Sometimes, it’s just precious when anti-gay magazines write editorials trying to put the best face on their prejudice. For example, UK’s Christian Today editors are trying to convince people that it’s not bigotry to reserve the word “marriage” for heterosexual couples and call all those “gay marriages” civil partnerships.
But being different doesn’t have to mean bad or discriminatory. Relationships can be held in equal regard by the state and society, but accommodated by both differently – a single mother may receive different benefits from a married mother but both are respected as mothers.
The argument here for “separate but equal” is specious on many fronts. I suspect those who didn’t want to eat at lunch counters or go to school with those of other races could make the same argument. “Those black and brown people get the same food and the same comfortable booths to eat at, why do we have to have equal public spaces? Those black and brown people will get the same education that we get, why do they have to get it sitting next to my kid? Why do we need to redefine ‘equality’ when we can give them the same thing somewhere else, away from us?”
But, history has revealed that separate but not equal does not work — separate waiting rooms, cafeterias, bathrooms and water fountains simply made the divisions deeper, the animosity toward the “other” greater. Education levels in minority schools were not the same as in majority schools.
It works the same way here – gays and lesbians may have a “civil partnership” but so far, here in the United States at least, they are not treated equally thanks to the federal restrictions of the Defense of Marriage Act. But, even if DOMA were repealed and all the benefits were the same reserving one word for heterosexuals and another word for gays and lesbians continues to make the distinction that one is “better” and one is “less than” the other. If they truly are the same — if there is a difference with no distinction — then it’s all one thing: marriage.

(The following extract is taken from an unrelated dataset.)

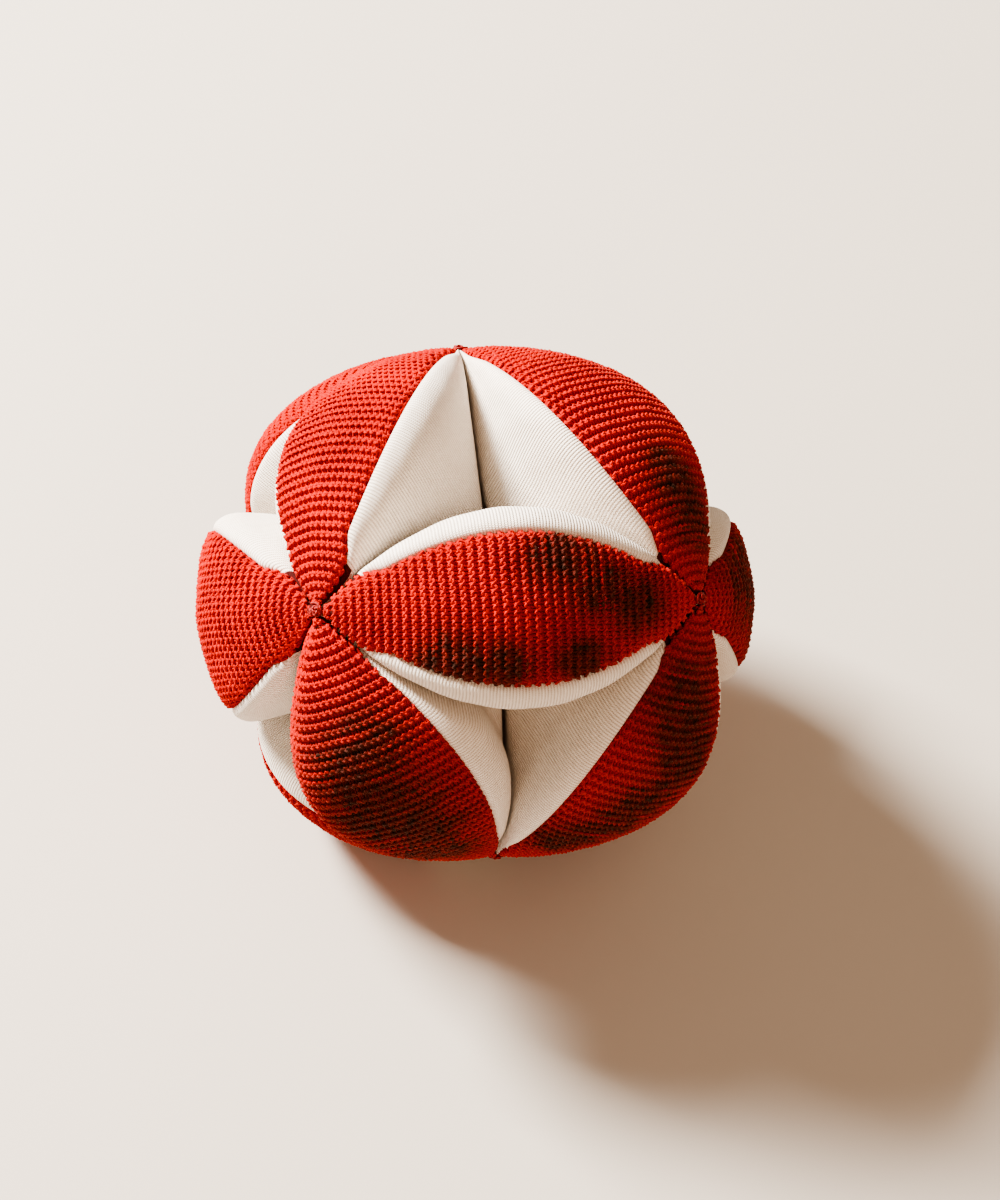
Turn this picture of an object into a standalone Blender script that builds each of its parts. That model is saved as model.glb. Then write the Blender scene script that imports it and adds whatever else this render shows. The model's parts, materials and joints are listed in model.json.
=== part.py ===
"""Soft puzzle ball: three interlocking rings of four stuffed knitted wedges.

Every wedge spans two of the ball's six corners, its tips tacked there to the next wedges of its
ring. It is a red lens-shaped outer panel, a white side panel folded round the back, and a filling.
World frame: metres, +Z up, origin on the floor under the ball's middle. The ball stands on three
wedges, with one of its eight triangular hollows straight up and another straight down.
"""

import math

import bmesh
import bpy
import numpy as np
from mathutils import Matrix, Vector

# Driving dimensions, in metres
BALL_DIAMETER = 0.140  # across the crowns of two opposite wedges
CORNER_RADIUS = BALL_DIAMETER / 2 / 1.09  # the six corners lie a little inside the crowns
REST_HEIGHT = 0.990 * CORNER_RADIUS  # the ball's middle above the floor, its underside pressed flat
OUTER_THICKNESS = 0.0024  # thick ridged knit
SIDE_THICKNESS = 0.0013  # fine smooth knit
NEIGHBOUR_GAP = 0.0007  # from each wedge to the plane it shares with a neighbour
SEAM_GAP = 0.00035  # between the cut edges of the outer and side panels
FILLING_SCALE = 0.860  # the filling against its wedge
TACK_SIZE = (0.0023, 0.0013, 0.0010)  # half sizes of a thread tack: along the ring, across, deep
TACK_DEPTHS = (0.0002, 0.0030)  # of the outer and the inner tack at a corner

# A wedge's middle section in polar form about its tip-to-tip chord, 0 degrees at the crown and
# 180 at the fold, as fractions of CORNER_RADIUS
SECTION = (
    (0, 0.383),  # crown
    (22, 0.394),
    (45, 0.440),  # seam between the panels
    (57, 0.443),  # the side panel's roll, where the wedge is widest
    (72, 0.386),
    (90, 0.342),
    (115, 0.356),
    (139, 0.450),  # the bottom of the hollow, where three wedges meet
    (158, 0.428),
    (180, 0.430),  # fold of the side panel
)
SEAM_ANGLE = math.radians(45)
OUTER_END = 0.94  # where the panels' tips stop, as fractions of half the chord
SIDE_END = 0.88
FILLING_END = 0.84

# The frame's three axes through opposite corners: one leans towards +Y, the others follow by thirds
CORNER_TILT = math.atan(1 / math.sqrt(2))
TOP = Vector((0, math.cos(CORNER_TILT), math.sin(CORNER_TILT)))
LEFT = Matrix.Rotation(math.radians(120), 3, "Z") @ TOP
RIGHT = Matrix.Rotation(math.radians(-120), 3, "Z") @ TOP
RINGS = {"a": (LEFT, RIGHT), "b": (RIGHT, TOP), "c": (TOP, LEFT)}  # two of each ring's corners

# Base colour and roughness of each kind of piece
FINISHES = {
    "outer_panel": ((0.560, 0.030, 0.018, 1), 0.85),  # red wool-like yarn
    "side_panel": ((0.780, 0.720, 0.630, 1), 0.88),  # off-white cotton
    "filling": ((0.860, 0.850, 0.820, 1), 0.95),  # polyester fibre
    "tip_tack": ((0.480, 0.022, 0.014, 1), 0.80),  # red thread
}


def clear_scene():
    for old in list(bpy.data.objects):
        bpy.data.objects.remove(old, do_unlink=True)


def new_collection(name):
    collection = bpy.data.collections.new(name)
    bpy.context.scene.collection.children.link(collection)
    return collection


def new_material(kind, label):
    colour, roughness = FINISHES[kind]
    material = bpy.data.materials.new(f"{kind}_{label}_finish")
    material.use_nodes = True
    shader = material.node_tree.nodes["Principled BSDF"]
    shader.inputs["Base Color"].default_value = colour
    shader.inputs["Roughness"].default_value = roughness
    shader.inputs["Metallic"].default_value = 0.0
    return material


def section_radius(angle):
    """Radius of the middle section at an angle from the crown: a smooth curve through SECTION.

    A cubic runs between each two points, with the slope at a point taken from its neighbours;
    the curve is mirrored at the crown and the fold, so it is level there.
    """
    degrees = np.abs(np.degrees(np.arctan2(np.sin(angle), np.cos(angle))))
    at = np.array([row[0] for row in SECTION], float)
    radius = np.array([row[1] for row in SECTION], float)
    slope = np.zeros(len(at))
    slope[1:-1] = (radius[2:] - radius[:-2]) / (at[2:] - at[:-2])
    index = np.clip(np.searchsorted(at, degrees, side="right") - 1, 0, len(at) - 2)
    width = at[index + 1] - at[index]
    t = (degrees - at[index]) / width
    rise = radius[index] * (1 + 2 * t) * (1 - t) ** 2 + radius[index + 1] * t * t * (3 - 2 * t)
    lean = slope[index] * t * (1 - t) ** 2 - slope[index + 1] * t * t * (1 - t)
    return rise + lean * width


def wedge_surface(along, angle, depth=0.0):
    """Points of a wedge's skin: x along the chord, y across it, z outwards, about the chord's middle.

    along runs from -1 at one tip to 1 at the other. The middle section shrinks towards the tips
    as a parabola, and where the puffed side would cross the plane it shares with the next wedge
    it presses flat against it, NEIGHBOUR_GAP inside. depth is how far towards the chord the
    points lie under the skin.
    """
    half_chord = CORNER_RADIUS / math.sqrt(2)
    puffed = section_radius(angle) * CORNER_RADIUS * (1 - along**2)
    room = half_chord * (1 - np.abs(along)) / math.sqrt(2) - math.sqrt(2) * NEIGHBOUR_GAP
    lean = np.abs(np.sin(angle)) - np.cos(angle) / math.sqrt(2)
    pressed = room / np.maximum(lean, 1e-3)
    radius = (puffed**-20.0 + pressed**-20.0) ** (-1 / 20) - depth
    shape = np.broadcast(along, angle).shape
    points = np.empty(shape + (3,))
    points[..., 0] = half_chord * along
    points[..., 1] = radius * np.sin(angle)
    points[..., 2] = radius * np.cos(angle)
    return points


def loft_mesh(name, sections):
    """A closed solid through sections of equal point count, each a ring that turns about +X from
    +Z towards +Y, with a flat cap at either end."""
    rows, columns, _ = sections.shape
    faces = []
    for row in range(rows - 1):
        for column in range(columns):
            beside = (column + 1) % columns
            low = row * columns
            high = low + columns
            faces.append((low + column, high + column, high + beside, low + beside))
    last = (rows - 1) * columns
    faces.append(tuple(range(columns)))
    faces.append(tuple(last + column for column in reversed(range(columns))))
    mesh = bpy.data.meshes.new(name)
    mesh.from_pydata(sections.reshape(-1, 3).tolist(), [], faces)
    mesh.shade_smooth()
    mesh.set_sharp_from_angle(angle=math.radians(50))
    return mesh


def panel_mesh(name, along, angle, thickness):
    """A curved panel as a loft: each section runs out along the skin and back along its inside.

    Its cut edges lie in planes through the chord, mitred with the neighbouring panel's, where
    a Solidify modifier would lean both edges towards each other and overlap them.
    """
    outside = wedge_surface(along[:, None], angle)
    inside = wedge_surface(along[:, None], angle[:, ::-1], thickness)
    return loft_mesh(name, np.concatenate((outside, inside), axis=1))


def stations(end, count):
    """Evenly turned places along the chord, so that they crowd towards the tips."""
    turn = np.linspace(-1, 1, count) * math.asin(end)
    return np.sin(turn)


def seam_slack(along, angle):
    """The angle that half the seam gap takes up at the wedge's own radius there."""
    point = wedge_surface(along, np.full_like(along, angle))
    return SEAM_GAP / 2 / np.hypot(point[..., 1], point[..., 2])


def outer_panel_mesh():
    """The red lens, from seam to seam over the crown."""
    along = stations(OUTER_END, 9)
    reach = SEAM_ANGLE - seam_slack(along, SEAM_ANGLE)
    share = np.linspace(-1, 1, 7)
    angle = reach[:, None] * share[None, :]
    return panel_mesh("outer_panel", along, angle, OUTER_THICKNESS)


def side_panel_mesh():
    """The white disc folded into both sides of the wedge, from seam to seam round the back."""
    along = stations(SIDE_END, 9)
    start = SEAM_ANGLE + seam_slack(along, SEAM_ANGLE)
    share = np.linspace(-1, 1, 13)
    angle = math.pi + (math.pi - start)[:, None] * share[None, :]
    return panel_mesh("side_panel", along, angle, SIDE_THICKNESS)


def filling_mesh():
    """The stuffing: the wedge's own shape, smaller about its middle."""
    along = stations(FILLING_END, 8)
    angle = np.linspace(0, 2 * math.pi, 12, endpoint=False)
    points = wedge_surface(along[:, None], angle[None, :])
    middle = (points.reshape(-1, 3).max(axis=0) + points.reshape(-1, 3).min(axis=0)) / 2
    return loft_mesh("filling", middle + (points - middle) * FILLING_SCALE)


def tack_mesh():
    """A small knot of thread, longest along its ring."""
    form = bmesh.new()
    bmesh.ops.create_uvsphere(form, u_segments=8, v_segments=6, radius=1.0)
    bmesh.ops.scale(form, vec=TACK_SIZE, verts=form.verts)
    mesh = bpy.data.meshes.new("tip_tack")
    form.to_mesh(mesh)
    form.free()
    mesh.shade_smooth()
    return mesh


def oriented(x_axis, z_axis, place):
    """The matrix that puts local x and z along two square directions, with its origin at place."""
    x_axis = x_axis.normalized()
    z_axis = z_axis.normalized()
    turn = Matrix((x_axis, z_axis.cross(x_axis), z_axis)).transposed()
    return Matrix.Translation(place) @ turn.to_4x4()


def add_node(kind, label, mesh, collection, parent=None):
    """One named piece. Copies share a mesh, so each object holds its own material."""
    node = bpy.data.objects.new(f"{kind}_{label}", mesh)
    collection.objects.link(node)
    node.parent = parent
    if not mesh.materials:
        mesh.materials.append(None)
    node.material_slots[0].link = "OBJECT"
    node.material_slots[0].material = new_material(kind, label)
    return node


def press_flat(node, floor):
    cut = node.modifiers.new("pressed_flat", "BOOLEAN")
    cut.operation = "DIFFERENCE"
    cut.solver = "EXACT"
    cut.object = floor


def add_floor_cutter(collection):
    """A block whose top is the floor: it trims the resting wedges flat where they touch down."""
    bpy.ops.mesh.primitive_cube_add(size=1.0)
    block = bpy.context.object
    block.name = "floor_cutter"
    depth = 0.020
    block.data.transform(Matrix.Diagonal((BALL_DIAMETER, BALL_DIAMETER, depth, 1)))
    block.data.transform(Matrix.Translation((0, 0, -depth / 2)))
    for owner in list(block.users_collection):
        owner.objects.unlink(block)
    collection.objects.link(block)
    block.hide_render = True
    block.display_type = "WIRE"
    return block


def add_wedge(label, start, end, meshes, collection, floor):
    """One stuffed wedge between two corners, hung on an empty whose x axis is its rocking axis."""
    middle = Vector((0, 0, REST_HEIGHT))
    pivot = bpy.data.objects.new(f"rock_{label}", None)
    pivot.empty_display_size = CORNER_RADIUS / 4
    collection.objects.link(pivot)
    chord_middle = middle + (start + end) * CORNER_RADIUS / 2
    pivot.matrix_world = oriented(end - start, start + end, chord_middle)
    outer = add_node("outer_panel", label, meshes["outer_panel"], collection, pivot)
    side = add_node("side_panel", label, meshes["side_panel"], collection, pivot)
    add_node("filling", label, meshes["filling"], collection, pivot)
    if start.z < 0 and end.z < 0:
        press_flat(outer, floor)
        press_flat(side, floor)


def add_tack(label, corner, along, depth, mesh, collection):
    """The thread that ties two tips of one ring together at a corner."""
    place = Vector((0, 0, REST_HEIGHT)) + corner * (CORNER_RADIUS - depth)
    tack = add_node("tip_tack", label, mesh, collection)
    tack.matrix_world = oriented(along, corner, place)


def build_ball():
    clear_scene()
    parts = new_collection("puzzle_ball")
    cutters = new_collection("cutters")
    floor = add_floor_cutter(cutters)
    meshes = {}
    meshes["outer_panel"] = outer_panel_mesh()
    meshes["side_panel"] = side_panel_mesh()
    meshes["filling"] = filling_mesh()
    knot = tack_mesh()
    for ring, (first, second) in RINGS.items():
        corners = (first, second, -first, -second)
        for number in range(4):
            start = corners[number]
            end = corners[(number + 1) % 4]
            label = f"{ring}{number + 1}"
            add_wedge(label, start, end, meshes, parts, floor)
            # At each corner one ring's tack lies over the other's
            depth = TACK_DEPTHS[number % 2]
            add_tack(label, start, end, depth, knot, parts)


build_ball()
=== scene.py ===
import json
import math

import bpy
import numpy as np
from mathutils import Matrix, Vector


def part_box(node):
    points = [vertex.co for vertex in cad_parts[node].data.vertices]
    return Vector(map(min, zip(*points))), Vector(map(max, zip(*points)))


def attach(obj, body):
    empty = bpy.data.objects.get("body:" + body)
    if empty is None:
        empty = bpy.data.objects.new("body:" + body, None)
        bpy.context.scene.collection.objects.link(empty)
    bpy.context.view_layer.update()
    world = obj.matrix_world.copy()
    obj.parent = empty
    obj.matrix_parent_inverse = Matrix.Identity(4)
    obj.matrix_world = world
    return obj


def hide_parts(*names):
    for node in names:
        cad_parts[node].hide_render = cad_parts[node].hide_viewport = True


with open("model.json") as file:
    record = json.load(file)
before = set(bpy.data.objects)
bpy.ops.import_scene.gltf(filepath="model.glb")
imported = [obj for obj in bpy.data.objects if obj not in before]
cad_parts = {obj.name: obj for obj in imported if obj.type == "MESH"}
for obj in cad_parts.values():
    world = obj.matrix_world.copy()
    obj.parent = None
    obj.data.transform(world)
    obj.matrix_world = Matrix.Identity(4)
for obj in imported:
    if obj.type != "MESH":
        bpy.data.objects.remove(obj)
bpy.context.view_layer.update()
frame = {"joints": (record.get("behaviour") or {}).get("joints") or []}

# The ball's plan. A puzzle ball has six corners, placed like the points of an octahedron, and
# twelve stuffed wedges lie along the straight chords between neighbouring corners. The packed
# joints give each chord: its middle is the joint's place and it runs along the joint's axis.
chords = {joint["name"].removeprefix("rock_"): joint for joint in frame["joints"]}
chord_middles = {label: np.array(joint["pos_m"]) for label, joint in chords.items()}
ball_middle = np.mean(list(chord_middles.values()), axis=0)
half_chord = float(np.linalg.norm(chord_middles["a1"] - ball_middle))
corner_radius = half_chord * math.sqrt(2)


def wedge_axes(label):
    """A wedge's own directions as rows: x along its chord, y across it, z out of the ball."""
    along = np.array(chords[label]["axis"])
    outwards = (chord_middles[label] - ball_middle) / half_chord
    return np.array((along, np.cross(outwards, along), outwards))


# The camera looks steeply down at the ball from a little left of its front, turned so that the
# floor runs slightly downhill to the right, as a hand-held camera above a floor does.
CAMERA_DISTANCE = 11.8 * corner_radius
CAMERA_BEARING = math.radians(-12.87)  # from the front, to the left
CAMERA_RISE = math.radians(54.38)
CAMERA_TURN = (math.radians(35.44), math.radians(-4.67), math.radians(-6.94))
camera_data = bpy.data.cameras.new("ball_camera")
camera_data.lens = 90
camera_data.sensor_width = 36
camera = bpy.data.objects.new("ball_camera", camera_data)
bpy.context.scene.collection.objects.link(camera)
camera.location = ball_middle + CAMERA_DISTANCE * np.array(
    (
        math.sin(CAMERA_BEARING) * math.cos(CAMERA_RISE),
        -math.cos(CAMERA_BEARING) * math.cos(CAMERA_RISE),
        math.sin(CAMERA_RISE),
    )
)
camera.rotation_euler = CAMERA_TURN
bpy.context.scene.camera = camera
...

One other point made in this editorial brings that message home.
There is no getting around it: the natural order of creation — prior to human meddling — made the coming of children into this world the result only of a man and woman coming together (as Christians we can presume God had in mind for children to have a mother and father). There is nothing obscene about recognising or celebrating that.
What makes a “marriage” a “marriage,” then, is that one produces children and the other doesn’t. If a heterosexual couple then does not, will not, or cannot produce children, will they then be relegated to a “civil partnership,” or can they still have a “marriage”? If they can still get married, then that would make them “more equal” than gay and lesbian couples who are not producing children simply because they are a heterosexual couple
Try as they might to paint the distinction between “marriage” and “civil partnerships” as something to celebrate, Christian Today merely reminds us why no one is truly equal until we all are.